Yesterday, Manhattan GMAT posted a GMAT question on our blog. Today, they have followed up with the answer:
The first thing to do is rephrase the question, setting up cases that are based on the value of x.
If x > 60, then Max(x, 60) = x, and Min(40, x) = 40. So then, with x in this range, the average we are asked for equals (x + 40)/2.
If 40 < x < 60, then Max(x, 60) = 60 and Min(40, x) = 40. So then, with x in this range, the average we are asked for equals (60 + 40)/2 = 50.
If x < 40, then Max(x, 60) = 60 and Min(40, x) = x. So then, with x in this range, the average we are asked for equals (x + 60)/2.
Statement (1): INSUFFICIENT. If Min(x, 60) = x, then x < 60. However, the average we are asked for does not have a fixed value. If x is between 40 and 60, then the average is 50, but if x is below 40, the average is (x + 60)/2, which does not equal 50.

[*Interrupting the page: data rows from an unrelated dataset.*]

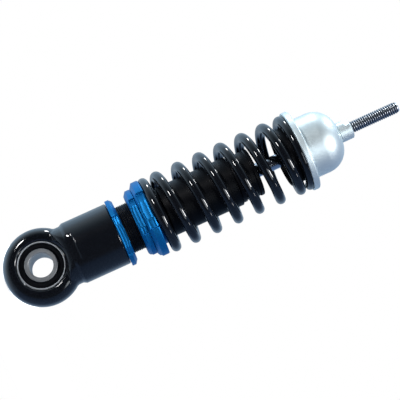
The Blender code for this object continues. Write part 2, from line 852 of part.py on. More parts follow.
def neck_nut():
    """Clamps the cup against the rod's shoulder. Its top face meets the vehicle."""
    bottom = CUP_TOP_Z + GAP
    edge = 1.0 * MM
    profile = [
        (NECK_RADIUS - edge, NECK_TOP_Z),
        (NECK_RADIUS, NECK_TOP_Z - edge),
        (NECK_RADIUS, bottom),
        (STUD_RADIUS + GAP, bottom),
        (STUD_RADIUS + GAP, NECK_TOP_Z),
    ]
    obj = turned("neck_nut", profile, "satin_aluminium")
    for side in (1, -1):
        boolean(obj, "DIFFERENCE", spanner_flat_cutter(side))
    return obj


def shoulder_washer():
    """Spreads the cup's load over the rod's shoulder."""
    radius = 11.5 * MM
    bottom = STUD_BOTTOM_Z + GAP
    ring("shoulder_washer", STUD_RADIUS + GAP, radius, bottom, CUP_INNER_TOP_Z - GAP, "bright_zinc")


def bump_stop():
    """A waisted foam stop on the rod, inside the dome."""
    bore = ROD_RADIUS + 0.5 * MM
    top = STUD_BOTTOM_Z - 0.1 * MM
    bottom = 226.5 * MM
    lobes = 3
    lobe_radius = 14.5 * MM
    waist_radius = 12.0 * MM
    pitch = (top - bottom) / lobes
    profile = [(waist_radius, top)]
    for i in range(lobes):
        start = top - i * pitch
        profile.append((lobe_radius, start - 0.3 * pitch))
        profile.append((lobe_radius, start - 0.7 * pitch))
        profile.append((waist_radius, start - pitch))
    profile += [(bore, bottom), (bore, top)]
    return turned("bump_stop", profile, "cream_foam", INNER_STEPS)


def main():
    clear_scene()
    lower_eye_body()
    bush_outer_sleeve()
    bush_rubber()
    bush_inner_sleeve()
    jam_ring()
    lock_ring()
    adjuster_ring()
    spring()
    damper_tube()
    end_cap()
    seal_head()
    rod_guide_bush()
    rod_seal()
    rod_wiper()
    base_plug()
    gas_valve()
    floating_piston()
    piston_rod()
    damper_piston()
    valve_stack()
    top_out_bumper()
    upper_spring_cup()
    neck_nut()
    shoulder_washer()
    bump_stop()


main()
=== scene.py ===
"""The looks of a coil-over strut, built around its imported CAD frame.

Metres, +Z from the eye to the stud, +Y along the eye's bore. Sizes that the CAD holds are read from its
nodes, and the finer ones are named here.
"""

import itertools
import json
import math

import bmesh
import bpy
import numpy as np
from mathutils import Matrix, Vector

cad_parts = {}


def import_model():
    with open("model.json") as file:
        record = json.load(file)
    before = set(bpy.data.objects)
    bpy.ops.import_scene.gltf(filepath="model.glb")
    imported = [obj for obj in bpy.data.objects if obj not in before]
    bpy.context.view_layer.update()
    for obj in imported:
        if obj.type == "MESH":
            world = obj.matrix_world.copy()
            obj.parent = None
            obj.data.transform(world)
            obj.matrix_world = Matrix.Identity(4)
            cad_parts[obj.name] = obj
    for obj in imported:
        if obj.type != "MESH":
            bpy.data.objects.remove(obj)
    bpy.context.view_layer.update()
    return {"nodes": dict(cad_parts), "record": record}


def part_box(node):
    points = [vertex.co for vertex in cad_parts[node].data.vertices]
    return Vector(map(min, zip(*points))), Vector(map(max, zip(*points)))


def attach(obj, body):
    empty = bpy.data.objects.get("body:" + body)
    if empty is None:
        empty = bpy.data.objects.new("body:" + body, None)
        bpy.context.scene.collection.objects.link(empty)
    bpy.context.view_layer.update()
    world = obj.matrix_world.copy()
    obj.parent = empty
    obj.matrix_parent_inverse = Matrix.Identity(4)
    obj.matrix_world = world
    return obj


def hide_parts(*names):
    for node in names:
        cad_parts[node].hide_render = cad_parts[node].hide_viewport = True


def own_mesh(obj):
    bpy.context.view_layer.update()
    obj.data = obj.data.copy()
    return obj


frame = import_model()

MM = 0.001
TURN = 2 * math.pi
THREAD_PITCH = 1.5 * MM
THREAD_DEPTH = 0.6 * MM
STUD_R = 5.0 * MM
STUD_ROOT_R = 4.3 * MM
STUD_PITCH = 1.9 * MM
STUD_STEPS = 64
SMOOTH_STEPS = 144
FINE_STEPS = 96


# Measures read from the CAD frame


def low_z(node):
    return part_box(node)[0].z


def high_z(node):
    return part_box(node)[1].z


def half_width(node, axis=1):
    """Half of a node's size along an axis: the radius of a piece turned about Z."""
    low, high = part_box(node)
    return (high[axis] - low[axis]) / 2


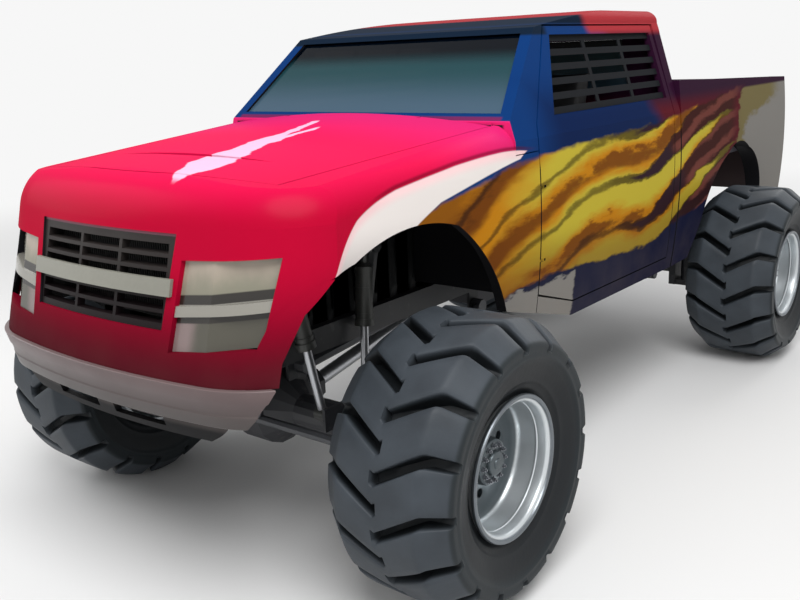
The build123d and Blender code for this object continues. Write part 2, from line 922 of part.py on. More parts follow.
def glass_zone(corners, y, gap):
    (ax, az), (bx, bz), (cx, cz), (dx, dz) = corners
    low, high = ((ax + gap, az + gap), (bx - gap, bz + gap)), ((cx - gap, cz - gap), (dx + gap, dz - gap))
    return prism(outline(front_view(y[0]), *low, *high), (0, y[1] - y[0], 0))


screen_y = (cowl_y - beyond_side, header_y + cowl_lap)
rear_glass_y = (cab_back_y - cowl_lap, cab_back_y + beyond_side)
cab = cab - (door_hole - lintel_keep) - mirrored(door_hole - lintel_keep)
cab = cab - glass_zone(screen_corners, screen_y, 0) - glass_zone(rear_glass_corners, rear_glass_y, 0)
wing_lap_y, wing_lap_z = (cowl_y - beyond_side, wing_rear_y), (wing_low_z, shoulder_z + panel_gap)
wing_inner = side_form(panel_thickness + seat_gap, wing_lap_z, wing_lap_y)
cab = cab - (side_form(-beyond_side, wing_lap_z, wing_lap_y) - wing_inner)
ledge_y = (cowl_y - cowl_ledge_y[0], cowl_y + cowl_ledge_y[1])
cab = cab + block((-bonnet_half_rear, bonnet_half_rear), ledge_y, cowl_ledge_z)
leaf_z = (bonnet_axis_z - bonnet_leaf_z[0], bonnet_axis_z + bonnet_leaf_z[1])
for x in (-leaf_x, leaf_x):
    leaf = block((x - leaf_half, x + leaf_half), (bonnet_axis_y, cowl_y + cab_wall / 5), leaf_z)
    eye = on_bonnet_axis(x, leaf_half, bonnet_leaf_radius)
    cab = cab + leaf + eye + on_bonnet_axis(x, bonnet_pin_half, hinge_pin_radius)
save("cab", cab)

glass_skin = cab_form(glass_inset) - cab_form(glass_inset + glass_thickness)
save("windscreen", glass_skin & glass_zone(screen_corners, screen_y, seat_gap))
save("rear_window", glass_skin & glass_zone(rear_glass_corners, rear_glass_y, seat_gap))

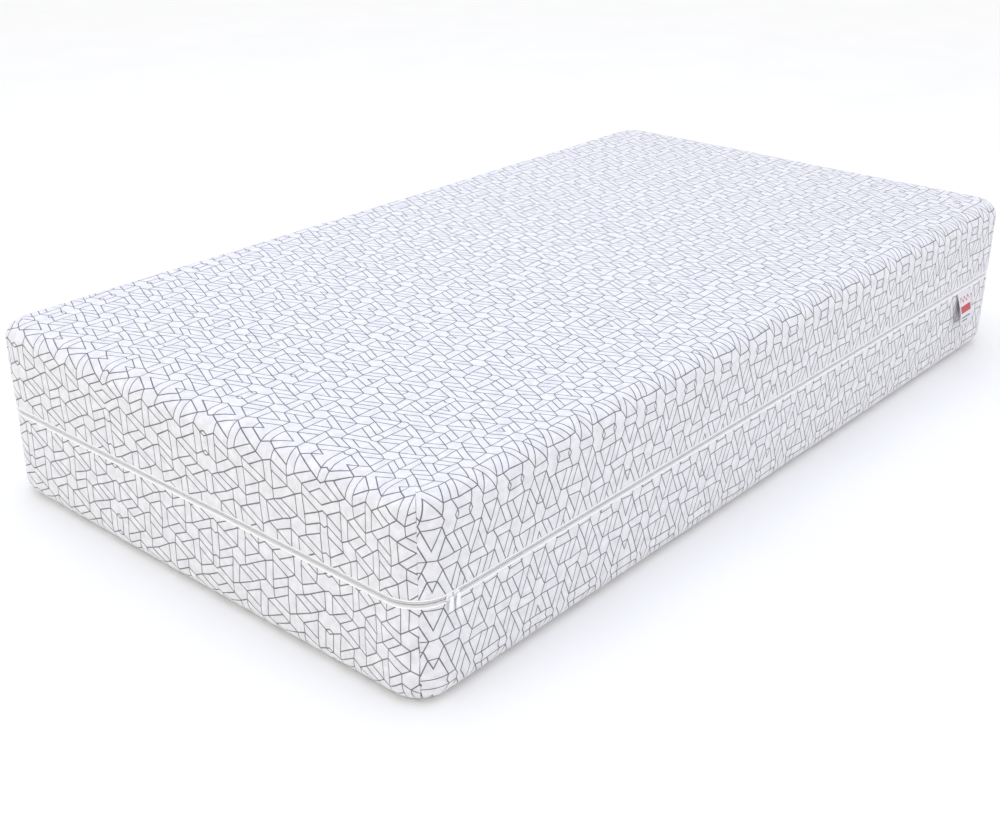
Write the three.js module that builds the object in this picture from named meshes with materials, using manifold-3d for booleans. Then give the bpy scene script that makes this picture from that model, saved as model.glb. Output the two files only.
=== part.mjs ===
// Memory foam mattress, 110 x 200 cm. A core of three foam layers lies in a thin inner sock, inside a
// knitted cover made of a top half and a bottom half, which a coil zip with two sliders closes all round.
// Millimetres, +Z up. The origin is the centre of the underside, and +X runs along the length.
import * as THREE from 'three';
import { mergeVertices } from 'three/addons/utils/BufferGeometryUtils.js';
import Module from 'manifold-3d';

const wasm = await Module();
wasm.setup();

// The mattress
const LENGTH = 2000;
const WIDTH = 1100;
const HEIGHT = 352;
const CORNER_RADIUS = 64;
const EDGE_RADIUS = 35;
const CORNER_STEPS = 8;
const EDGE_STEPS = 4;

// Depths below the cover's outer surface
const COVER_THICKNESS = 3;
const TAPE_FRONT = 3.3;
const TAPE_BACK = 4.1;
const SEAM_FRONT = 3.7;
const SEAM_BACK = 5.7;
const SOCK_FRONT = 6.4;
const SOCK_BACK = 7.2;
const CORE_INSET = 7.6;
const COIL_FRONT = 0.9;
const COIL_BACK = 3;

// Heights of the zip's parts, above and below its centre line
const ZIP_HEIGHT = 182;
const COIL_GAP = 0.6;
const COIL_EDGE = 3.6;
const TAPE_GAP = 1.6;
const TAPE_EDGE = 15;
const HEM_EDGE = 6.5;

// The inner sock's seam, and the glue lines between the foam layers
const SOCK_SEAM = 44;
const SOCK_SEAM_GAP = 0.5;
const BASE_TOP = 212;
const TRANSITION_TOP = 268;
const LAYER_GAP = 0.3;

// The sewn corner seams
const SEAM_HALF_ANGLE = 0.14;
const SEAM_END_GAP = 2;

// A zip slider: two plates joined by a thin web, with flanges over the coils and a bail for the pull
const SLIDER_LENGTH = 13.2;
const SLIDER_HALF_HEIGHT = 5.2;
const FRONT_PLATE_OUTSIDE = -1.4;
const FRONT_PLATE_INSIDE = 0.3;
const BACK_PLATE_FRONT = 4.9;
const BACK_PLATE_BACK = 5.9;
const BACK_PLATE_HALF_HEIGHT = 4.6;
const FLANGE_INSIDE = 3.95;
const FLANGE_BACK = 2.9;
const WEB_THICKNESS = 0.5;
const WEB_LENGTH = 1.2;
const TAIL_CHAMFER = 2.2;
const NOSE_CHAMFER = 1.2;
const BAR_STANDOFF = 2.7;
const BAR_RADIUS = 0.8;
const LEG_THICKNESS = 1.2;
const LEG_HEIGHT = 2.4;
const OVERLAP = 0.1;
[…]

Statement (2): INSUFFICIENT. If Max(40, x) = x, then x > 40. By similar reasoning as we used for Statement (1), we know that the average does not have a fixed value.
Statements (1) and (2) together: SUFFICIENT. We know that x < 60 AND x > 40. Thus, x is in the range in which the average we are asked for equals 50.
The correct answer is C: BOTH statements TOGETHER are sufficient to answer the question, but neither statement alone is sufficient.